The film is an early example of a relatively new type of teen comedy, which featured sexual situations, nudity and substance abuse, very different from the Beach Party films of the early 1960s, with their no-nudity, drug-free plots. The Van was one of a set of four Crown International Pictures releases (the others being The Pom Pom Girls, Malibu Beach and Van Nuys Blvd.) that helped herald a form that would be exemplified by 1980 with The Hollywood Knights and later with the Porky's series.

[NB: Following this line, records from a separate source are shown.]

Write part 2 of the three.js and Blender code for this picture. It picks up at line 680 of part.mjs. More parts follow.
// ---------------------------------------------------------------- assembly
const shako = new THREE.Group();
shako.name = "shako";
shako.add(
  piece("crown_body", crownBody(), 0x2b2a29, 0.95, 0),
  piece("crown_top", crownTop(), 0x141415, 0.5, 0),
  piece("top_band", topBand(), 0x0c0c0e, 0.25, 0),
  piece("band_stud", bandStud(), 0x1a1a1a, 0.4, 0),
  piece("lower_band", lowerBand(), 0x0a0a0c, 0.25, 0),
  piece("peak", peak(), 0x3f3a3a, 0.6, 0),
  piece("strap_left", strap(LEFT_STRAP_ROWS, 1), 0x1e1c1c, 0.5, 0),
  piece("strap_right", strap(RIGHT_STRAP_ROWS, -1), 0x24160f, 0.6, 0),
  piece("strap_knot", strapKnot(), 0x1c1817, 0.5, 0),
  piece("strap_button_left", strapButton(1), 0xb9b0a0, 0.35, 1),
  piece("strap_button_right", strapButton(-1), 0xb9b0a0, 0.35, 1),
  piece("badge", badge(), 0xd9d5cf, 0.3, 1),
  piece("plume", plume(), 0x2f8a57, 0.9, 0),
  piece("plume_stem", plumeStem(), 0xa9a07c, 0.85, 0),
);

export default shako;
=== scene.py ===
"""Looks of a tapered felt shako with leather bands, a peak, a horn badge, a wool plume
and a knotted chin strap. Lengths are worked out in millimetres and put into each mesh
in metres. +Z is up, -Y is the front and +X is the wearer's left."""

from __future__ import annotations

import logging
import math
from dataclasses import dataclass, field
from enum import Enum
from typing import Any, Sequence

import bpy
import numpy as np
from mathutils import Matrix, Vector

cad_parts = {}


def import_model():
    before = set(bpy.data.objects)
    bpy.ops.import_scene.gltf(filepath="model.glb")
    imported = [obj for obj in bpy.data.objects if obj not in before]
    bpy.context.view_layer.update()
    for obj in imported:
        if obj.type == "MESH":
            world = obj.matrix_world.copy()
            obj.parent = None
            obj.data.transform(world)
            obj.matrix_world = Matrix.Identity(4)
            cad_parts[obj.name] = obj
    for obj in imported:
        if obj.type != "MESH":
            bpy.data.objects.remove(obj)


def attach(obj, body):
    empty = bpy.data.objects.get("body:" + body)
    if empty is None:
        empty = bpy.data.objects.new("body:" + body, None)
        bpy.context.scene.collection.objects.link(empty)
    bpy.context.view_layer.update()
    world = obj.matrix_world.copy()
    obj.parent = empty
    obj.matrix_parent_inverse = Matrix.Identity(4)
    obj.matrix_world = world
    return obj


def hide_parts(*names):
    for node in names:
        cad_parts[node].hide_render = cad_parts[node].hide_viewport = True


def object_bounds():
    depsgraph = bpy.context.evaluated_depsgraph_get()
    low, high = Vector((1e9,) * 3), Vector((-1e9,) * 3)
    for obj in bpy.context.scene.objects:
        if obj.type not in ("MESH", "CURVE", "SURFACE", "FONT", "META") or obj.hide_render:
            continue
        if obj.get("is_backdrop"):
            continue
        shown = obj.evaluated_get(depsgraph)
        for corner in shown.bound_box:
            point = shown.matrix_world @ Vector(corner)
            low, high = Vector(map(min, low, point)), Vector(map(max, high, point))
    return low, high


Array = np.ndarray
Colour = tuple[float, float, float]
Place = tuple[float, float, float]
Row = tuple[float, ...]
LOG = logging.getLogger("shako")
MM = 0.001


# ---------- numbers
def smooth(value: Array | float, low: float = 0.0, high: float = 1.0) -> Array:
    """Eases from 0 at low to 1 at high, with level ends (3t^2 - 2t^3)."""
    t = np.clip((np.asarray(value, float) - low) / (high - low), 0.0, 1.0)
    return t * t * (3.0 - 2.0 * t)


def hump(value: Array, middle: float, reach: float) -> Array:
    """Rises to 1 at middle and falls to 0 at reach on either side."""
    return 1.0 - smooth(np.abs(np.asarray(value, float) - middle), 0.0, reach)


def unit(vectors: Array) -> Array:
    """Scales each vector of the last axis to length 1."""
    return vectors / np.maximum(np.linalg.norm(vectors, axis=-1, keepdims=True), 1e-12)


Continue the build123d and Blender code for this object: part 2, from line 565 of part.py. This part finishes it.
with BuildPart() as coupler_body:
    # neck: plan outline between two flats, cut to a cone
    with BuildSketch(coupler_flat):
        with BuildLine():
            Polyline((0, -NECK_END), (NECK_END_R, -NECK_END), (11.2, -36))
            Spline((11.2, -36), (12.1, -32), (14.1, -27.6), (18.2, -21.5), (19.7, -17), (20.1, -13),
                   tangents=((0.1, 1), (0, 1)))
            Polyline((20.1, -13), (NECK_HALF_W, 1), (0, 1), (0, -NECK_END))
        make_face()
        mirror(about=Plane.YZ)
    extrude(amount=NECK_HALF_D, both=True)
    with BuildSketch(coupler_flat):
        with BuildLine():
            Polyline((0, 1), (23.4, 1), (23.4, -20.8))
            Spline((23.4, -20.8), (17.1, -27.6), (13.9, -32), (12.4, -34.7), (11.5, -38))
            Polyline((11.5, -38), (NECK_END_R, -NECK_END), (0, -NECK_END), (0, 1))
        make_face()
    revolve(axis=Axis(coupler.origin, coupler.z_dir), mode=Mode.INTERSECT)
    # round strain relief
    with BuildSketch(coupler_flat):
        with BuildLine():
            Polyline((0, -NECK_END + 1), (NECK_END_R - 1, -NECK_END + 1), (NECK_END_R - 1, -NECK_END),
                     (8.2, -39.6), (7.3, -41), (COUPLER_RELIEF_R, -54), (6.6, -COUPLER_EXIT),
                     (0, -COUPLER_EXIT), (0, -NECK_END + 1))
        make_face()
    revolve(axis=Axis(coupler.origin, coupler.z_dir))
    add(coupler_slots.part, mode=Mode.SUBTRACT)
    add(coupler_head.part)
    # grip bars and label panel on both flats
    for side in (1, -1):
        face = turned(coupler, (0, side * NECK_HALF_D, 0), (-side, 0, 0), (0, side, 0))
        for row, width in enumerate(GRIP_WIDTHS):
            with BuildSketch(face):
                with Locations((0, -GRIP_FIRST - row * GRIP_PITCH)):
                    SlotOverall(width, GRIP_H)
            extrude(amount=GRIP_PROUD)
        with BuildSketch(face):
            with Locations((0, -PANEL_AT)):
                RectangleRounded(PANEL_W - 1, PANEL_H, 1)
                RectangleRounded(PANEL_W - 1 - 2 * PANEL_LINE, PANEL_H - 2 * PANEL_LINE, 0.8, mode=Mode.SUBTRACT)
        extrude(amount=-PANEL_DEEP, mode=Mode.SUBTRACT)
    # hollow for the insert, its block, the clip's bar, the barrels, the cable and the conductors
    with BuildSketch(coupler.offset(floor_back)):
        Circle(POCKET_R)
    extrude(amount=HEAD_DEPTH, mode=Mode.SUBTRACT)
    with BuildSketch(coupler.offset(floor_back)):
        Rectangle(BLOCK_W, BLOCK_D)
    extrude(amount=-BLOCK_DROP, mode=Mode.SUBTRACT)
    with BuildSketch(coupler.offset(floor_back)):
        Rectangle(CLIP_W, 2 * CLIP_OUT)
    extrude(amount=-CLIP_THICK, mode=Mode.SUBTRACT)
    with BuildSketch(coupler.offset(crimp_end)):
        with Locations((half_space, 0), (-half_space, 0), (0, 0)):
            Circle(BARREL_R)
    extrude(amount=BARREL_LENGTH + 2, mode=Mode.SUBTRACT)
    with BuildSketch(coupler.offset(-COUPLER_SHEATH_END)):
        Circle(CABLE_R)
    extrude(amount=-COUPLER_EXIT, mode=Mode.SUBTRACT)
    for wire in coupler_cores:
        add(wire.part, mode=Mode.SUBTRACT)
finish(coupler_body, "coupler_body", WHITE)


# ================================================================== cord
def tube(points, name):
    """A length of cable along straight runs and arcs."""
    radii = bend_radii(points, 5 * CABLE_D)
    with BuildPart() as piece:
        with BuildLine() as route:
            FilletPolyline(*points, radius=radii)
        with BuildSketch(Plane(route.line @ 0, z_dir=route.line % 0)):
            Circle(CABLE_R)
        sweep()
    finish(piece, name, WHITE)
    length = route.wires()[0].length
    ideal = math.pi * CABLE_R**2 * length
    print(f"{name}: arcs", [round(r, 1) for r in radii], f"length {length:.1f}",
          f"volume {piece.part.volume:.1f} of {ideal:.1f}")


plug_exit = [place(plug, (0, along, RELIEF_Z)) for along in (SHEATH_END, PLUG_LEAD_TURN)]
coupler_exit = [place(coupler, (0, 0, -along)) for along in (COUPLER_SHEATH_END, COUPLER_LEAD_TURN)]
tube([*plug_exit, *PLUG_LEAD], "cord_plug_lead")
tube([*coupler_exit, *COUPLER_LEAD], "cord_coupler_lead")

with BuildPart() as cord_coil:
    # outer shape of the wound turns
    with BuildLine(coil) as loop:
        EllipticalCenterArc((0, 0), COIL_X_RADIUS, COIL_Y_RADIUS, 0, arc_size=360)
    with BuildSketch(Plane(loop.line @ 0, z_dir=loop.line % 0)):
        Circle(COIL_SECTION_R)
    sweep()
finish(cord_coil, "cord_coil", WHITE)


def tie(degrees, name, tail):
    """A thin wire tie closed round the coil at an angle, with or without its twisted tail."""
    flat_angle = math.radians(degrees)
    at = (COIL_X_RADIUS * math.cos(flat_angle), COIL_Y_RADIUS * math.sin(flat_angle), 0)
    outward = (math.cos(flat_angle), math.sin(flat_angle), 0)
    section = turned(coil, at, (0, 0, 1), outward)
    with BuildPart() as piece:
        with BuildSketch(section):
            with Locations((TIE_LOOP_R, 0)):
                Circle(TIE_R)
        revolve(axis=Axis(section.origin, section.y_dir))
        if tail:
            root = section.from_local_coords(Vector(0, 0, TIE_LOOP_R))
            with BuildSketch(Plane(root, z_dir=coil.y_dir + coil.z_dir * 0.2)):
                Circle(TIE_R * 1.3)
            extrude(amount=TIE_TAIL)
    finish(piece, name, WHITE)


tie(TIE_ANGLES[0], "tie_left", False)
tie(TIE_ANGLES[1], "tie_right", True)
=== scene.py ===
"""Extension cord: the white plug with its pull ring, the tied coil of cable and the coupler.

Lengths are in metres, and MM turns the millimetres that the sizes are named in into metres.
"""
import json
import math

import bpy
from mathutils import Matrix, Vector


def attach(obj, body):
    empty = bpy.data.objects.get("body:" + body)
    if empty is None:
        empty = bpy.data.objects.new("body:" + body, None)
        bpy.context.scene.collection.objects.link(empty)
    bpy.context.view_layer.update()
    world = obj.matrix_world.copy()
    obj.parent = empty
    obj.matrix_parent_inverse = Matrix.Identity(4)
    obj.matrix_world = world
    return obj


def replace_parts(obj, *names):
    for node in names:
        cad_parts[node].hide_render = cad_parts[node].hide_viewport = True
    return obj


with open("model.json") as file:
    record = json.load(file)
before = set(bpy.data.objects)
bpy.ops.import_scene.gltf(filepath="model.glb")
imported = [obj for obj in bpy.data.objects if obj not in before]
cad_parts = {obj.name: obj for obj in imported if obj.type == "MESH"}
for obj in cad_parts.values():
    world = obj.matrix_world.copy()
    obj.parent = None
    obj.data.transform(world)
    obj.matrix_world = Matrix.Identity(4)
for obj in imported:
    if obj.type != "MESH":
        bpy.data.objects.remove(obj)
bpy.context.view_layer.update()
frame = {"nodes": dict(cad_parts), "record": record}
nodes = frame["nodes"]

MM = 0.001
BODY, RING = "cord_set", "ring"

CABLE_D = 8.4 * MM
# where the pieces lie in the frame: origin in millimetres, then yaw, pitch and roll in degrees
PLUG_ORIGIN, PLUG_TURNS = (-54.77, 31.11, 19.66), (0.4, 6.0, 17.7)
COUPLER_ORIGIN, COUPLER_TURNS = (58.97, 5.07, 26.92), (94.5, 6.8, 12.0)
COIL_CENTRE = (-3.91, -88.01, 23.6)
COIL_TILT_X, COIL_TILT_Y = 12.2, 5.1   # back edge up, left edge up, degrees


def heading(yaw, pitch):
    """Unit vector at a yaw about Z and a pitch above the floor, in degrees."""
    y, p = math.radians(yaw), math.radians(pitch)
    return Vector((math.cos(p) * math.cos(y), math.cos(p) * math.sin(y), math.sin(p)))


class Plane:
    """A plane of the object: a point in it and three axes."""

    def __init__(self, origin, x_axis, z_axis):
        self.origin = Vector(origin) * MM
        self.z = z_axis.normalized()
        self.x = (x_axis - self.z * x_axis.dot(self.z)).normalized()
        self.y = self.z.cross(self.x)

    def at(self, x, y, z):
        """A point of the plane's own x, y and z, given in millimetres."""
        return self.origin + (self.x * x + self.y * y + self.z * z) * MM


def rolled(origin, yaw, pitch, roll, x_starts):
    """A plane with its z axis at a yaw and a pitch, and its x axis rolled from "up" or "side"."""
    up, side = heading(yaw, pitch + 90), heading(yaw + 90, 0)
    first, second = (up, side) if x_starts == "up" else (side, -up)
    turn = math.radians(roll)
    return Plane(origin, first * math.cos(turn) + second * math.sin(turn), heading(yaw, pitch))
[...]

The film is referenced in every single episode of the Grindbin Podcast, a podcast dedicated to the discussion of exploitation films. The Van was the subject of the very first episode (and subsequently covered a second time in a later episode commemorating the show's one-year anniversary) Host Mike Wood is such a fan of the film that he created a recurring segment where at the end of each episode, he asks each guest host to imagine absurd scenarios wherein Goetz and DeVito's characters cross over to the universe of whatever film they are discussing (i.e. "How do Bobby and DeVito fit into the world of Savage Streets?", etc.)

==Reception==
In six days over the July 4 holiday, the film grossed $2.5 million from 360 theaters, a record for Crown at the time.

== Home media ==

The film was released on Blu-ray in 2017 by Scorpion Releasing, featuring a 2K restoration from the original 35mm elements. This release included an interview with star Stuart Goetz and a look at the custom van culture of the era.

==Copyright Status==
The film is frequently cited in legal and film history discussions for its lack of a formal copyright notice in the original theatrical prints. Under the Copyright Act of 1909 and the subsequent transition to the 1976 Act, works published without a notice between 1964 and 1977 often failed to secure protection, potentially placing the film in the public domain upon its release.